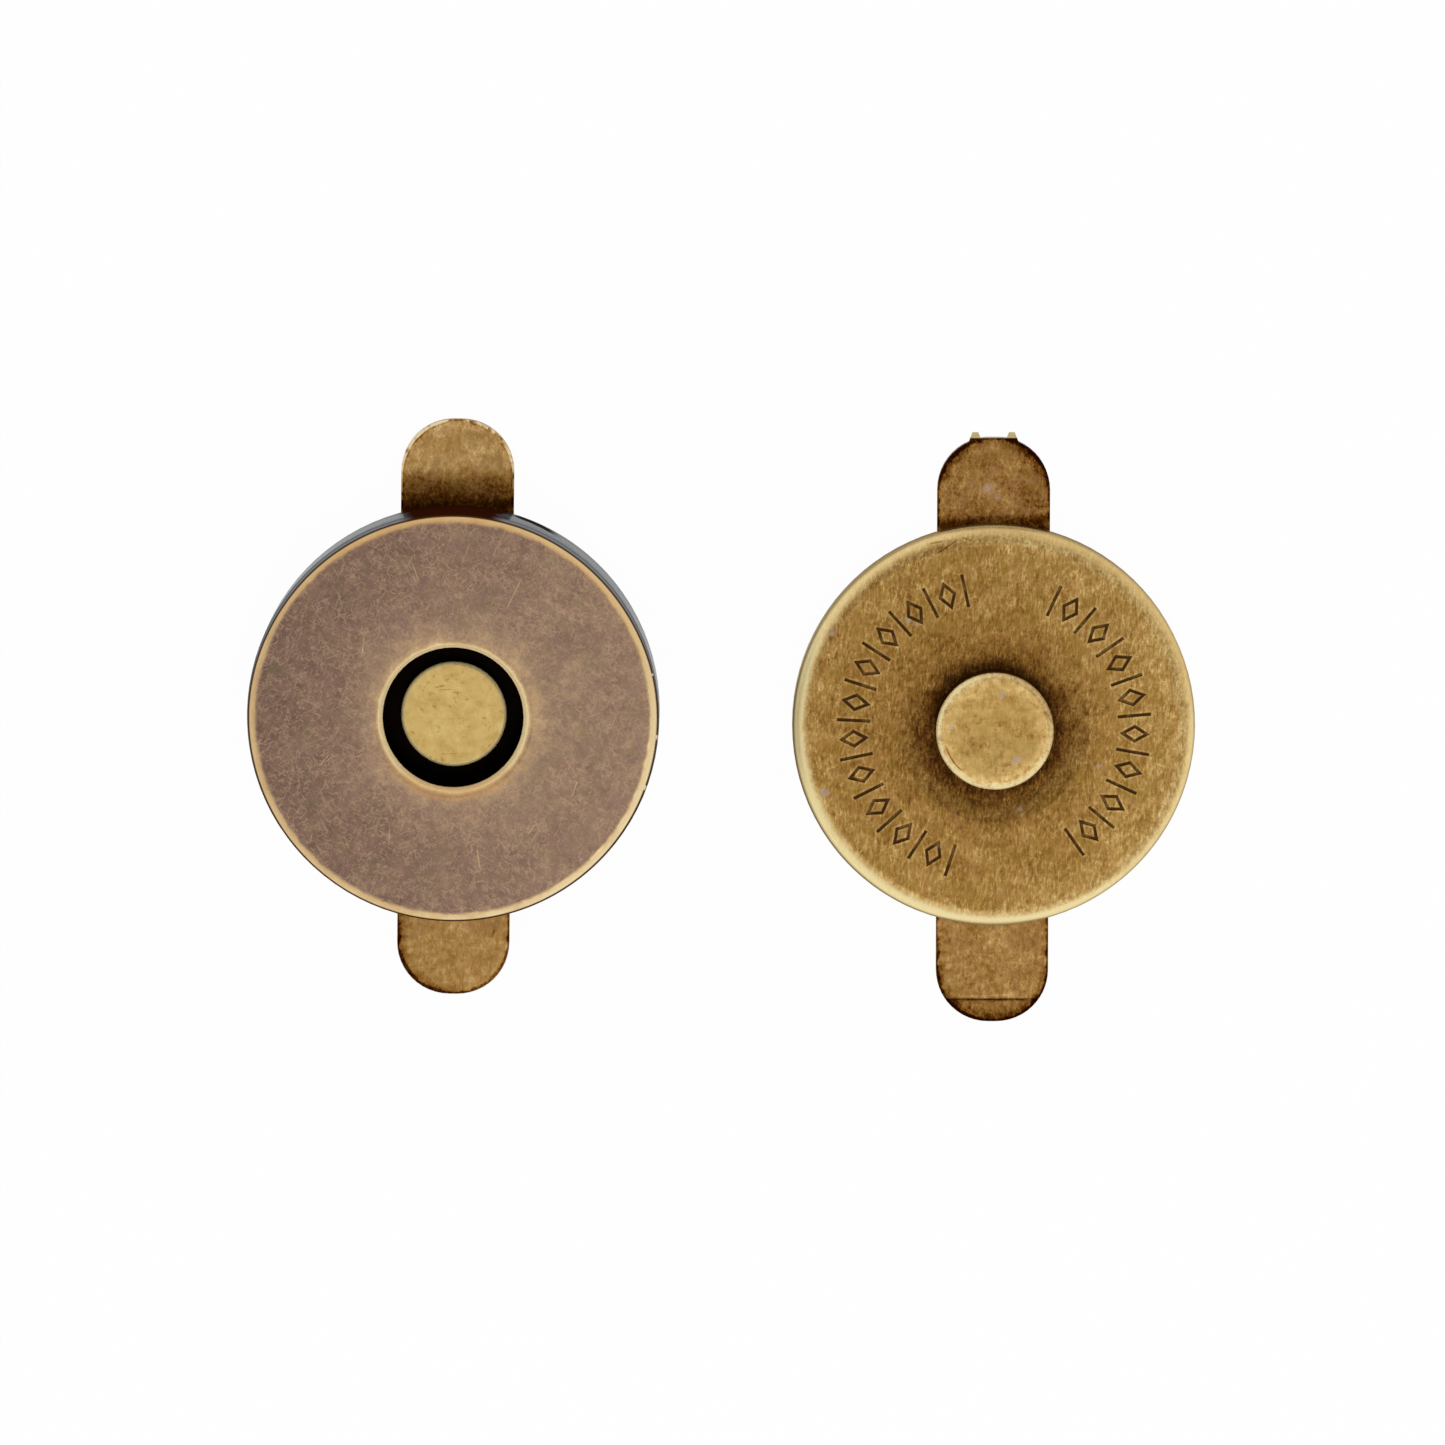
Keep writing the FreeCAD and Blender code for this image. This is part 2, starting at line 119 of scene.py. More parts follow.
# The value that the noises lie about, and how strongly the reliefs show
NOISE_MIDDLE = 0.5
BUMP_STRENGTH = 0.2


class Nodes:
    """Short names for adding nodes to one tree."""

    def __init__(self, tree):
        self.tree = tree

    def node(self, kind, **settings):
        """A new node with these settings."""
        made = self.tree.nodes.new(kind)
        for name, value in settings.items():
            setattr(made, name, value)
        return made

    def feed(self, socket, value):
        """Link another node's output to a socket, or write a number or colour in it."""
        if isinstance(value, bpy.types.NodeSocket):
            self.tree.links.new(value, socket)
        elif socket.type == "VECTOR":
            socket.default_value = value[:3]
        else:
            socket.default_value = value

    def math(self, operation, first, second=0.0):
        """What a Math node makes of one or two values."""
        made = self.node("ShaderNodeMath", operation=operation)
        self.feed(made.inputs[0], first)
        self.feed(made.inputs[1], second)
        return made.outputs[0]

    def add(self, first, second):
        return self.math("ADD", first, second)

    def subtract(self, first, second):
        return self.math("SUBTRACT", first, second)

    def times(self, first, second):
        return self.math("MULTIPLY", first, second)

    def least(self, first, second):
        return self.math("MINIMUM", first, second)

    def most(self, first, second):
        return self.math("MAXIMUM", first, second)

    def size(self, value):
        return self.math("ABSOLUTE", value)

    def length(self, first, second):
        """Length of the arrow that has these two parts."""
        squares = self.add(self.times(first, first), self.times(second, second))
        return self.math("SQRT", squares)

    def fade(self, value, start, end):
        """0 at start, 1 at end and beyond, with a soft turn at both."""
        made = self.node("ShaderNodeMapRange", interpolation_type="SMOOTHSTEP")
        self.feed(made.inputs["Value"], value)
        self.feed(made.inputs["From Min"], start)
        self.feed(made.inputs["From Max"], end)
        return made.outputs["Result"]

    def band(self, value, start, full, fall, end):
        """0 outside start and end, 1 between full and fall."""
        return self.times(self.fade(value, start, full), self.fade(value, end, fall))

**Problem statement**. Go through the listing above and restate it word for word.

**Answer for the task**.
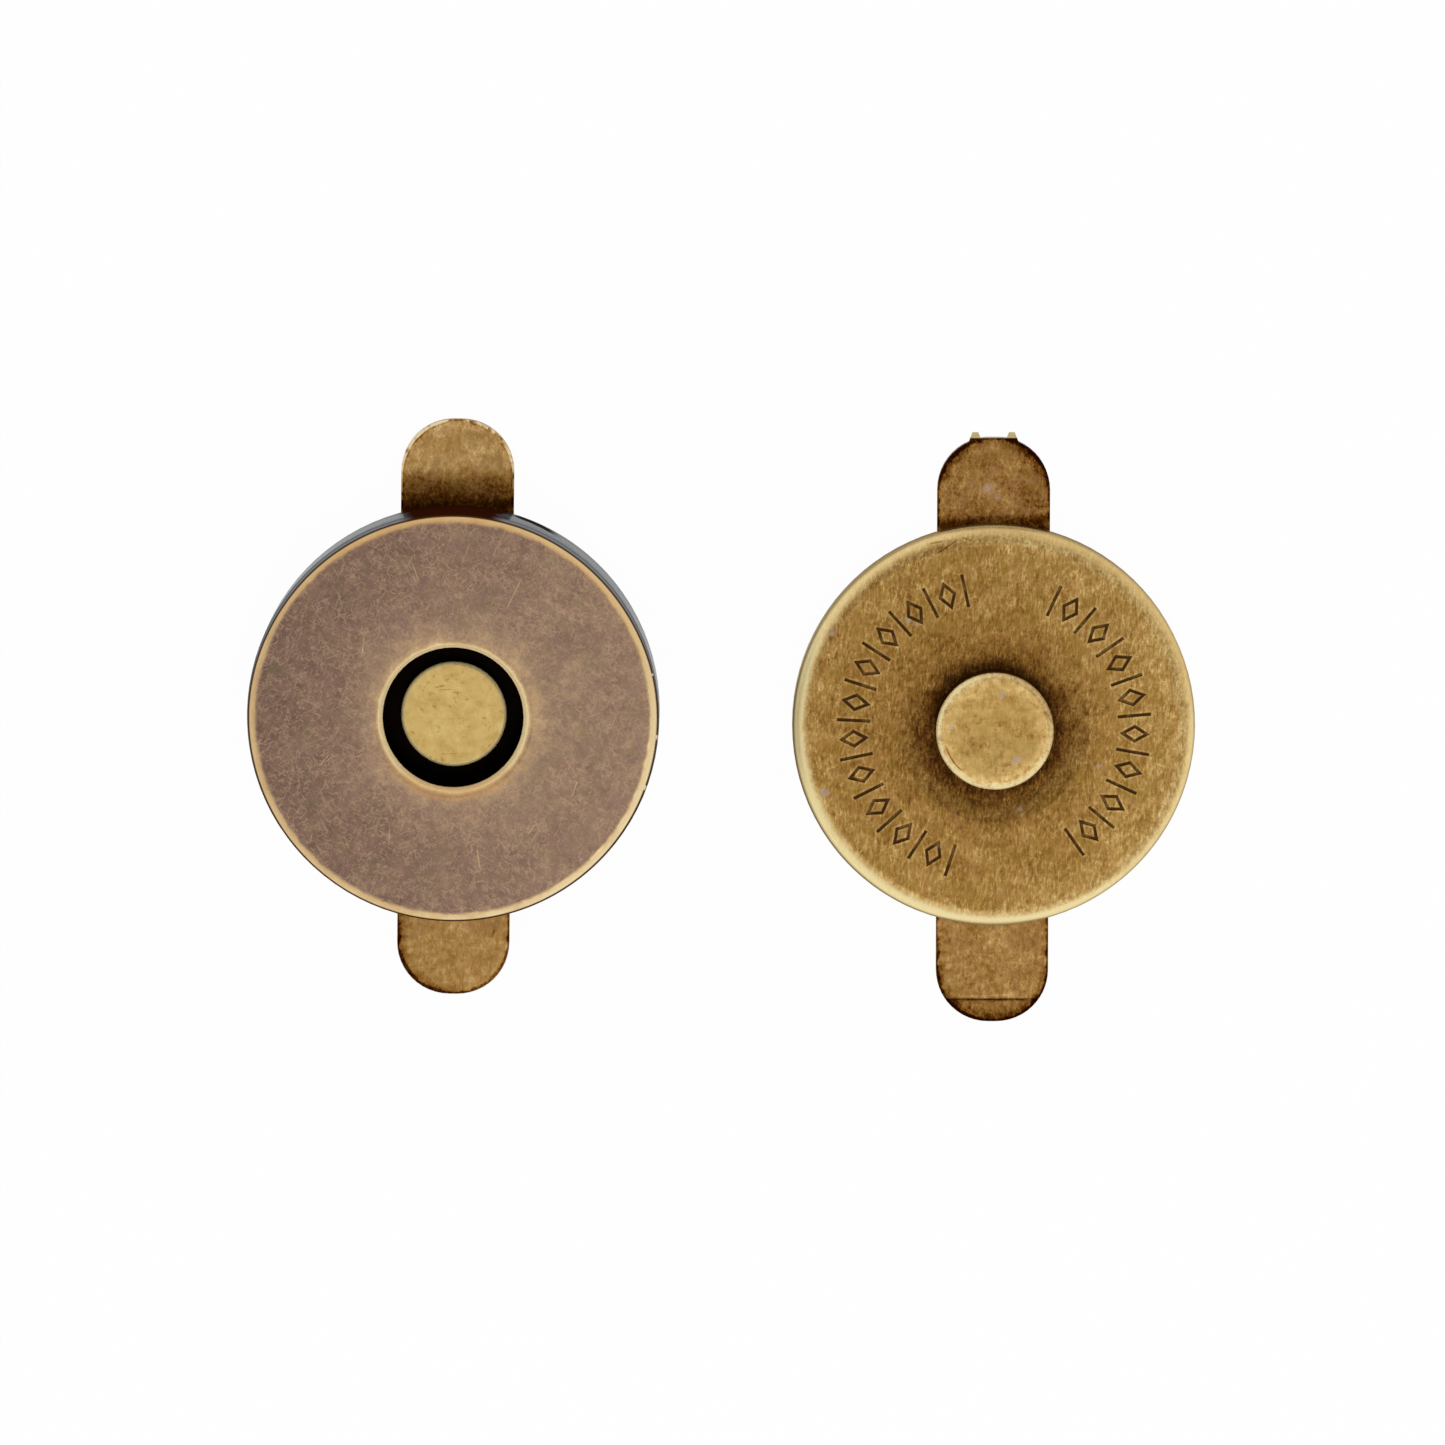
Keep writing the FreeCAD and Blender code for this image. This is part 2, starting at line 119 of scene.py. More parts follow.
# The value that the noises lie about, and how strongly the reliefs show
NOISE_MIDDLE = 0.5
BUMP_STRENGTH = 0.2


class Nodes:
    """Short names for adding nodes to one tree."""

    def __init__(self, tree):
        self.tree = tree

    def node(self, kind, **settings):
        """A new node with these settings."""
        made = self.tree.nodes.new(kind)
        for name, value in settings.items():
            setattr(made, name, value)
        return made

    def feed(self, socket, value):
        """Link another node's output to a socket, or write a number or colour in it."""
        if isinstance(value, bpy.types.NodeSocket):
            self.tree.links.new(value, socket)
        elif socket.type == "VECTOR":
            socket.default_value = value[:3]
        else:
            socket.default_value = value

    def math(self, operation, first, second=0.0):
        """What a Math node makes of one or two values."""
        made = self.node("ShaderNodeMath", operation=operation)
        self.feed(made.inputs[0], first)
        self.feed(made.inputs[1], second)
        return made.outputs[0]

    def add(self, first, second):
        return self.math("ADD", first, second)

    def subtract(self, first, second):
        return self.math("SUBTRACT", first, second)

    def times(self, first, second):
        return self.math("MULTIPLY", first, second)

    def least(self, first, second):
        return self.math("MINIMUM", first, second)

    def most(self, first, second):
        return self.math("MAXIMUM", first, second)

    def size(self, value):
        return self.math("ABSOLUTE", value)

    def length(self, first, second):
        """Length of the arrow that has these two parts."""
        squares = self.add(self.times(first, first), self.times(second, second))
        return self.math("SQRT", squares)

    def fade(self, value, start, end):
        """0 at start, 1 at end and beyond, with a soft turn at both."""
        made = self.node("ShaderNodeMapRange", interpolation_type="SMOOTHSTEP")
        self.feed(made.inputs["Value"], value)
        self.feed(made.inputs["From Min"], start)
        self.feed(made.inputs["From Max"], end)
        return made.outputs["Result"]

    def band(self, value, start, full, fall, end):
        """0 outside start and end, 1 between full and fall."""
        return self.times(self.fade(value, start, full), self.fade(value, end, fall))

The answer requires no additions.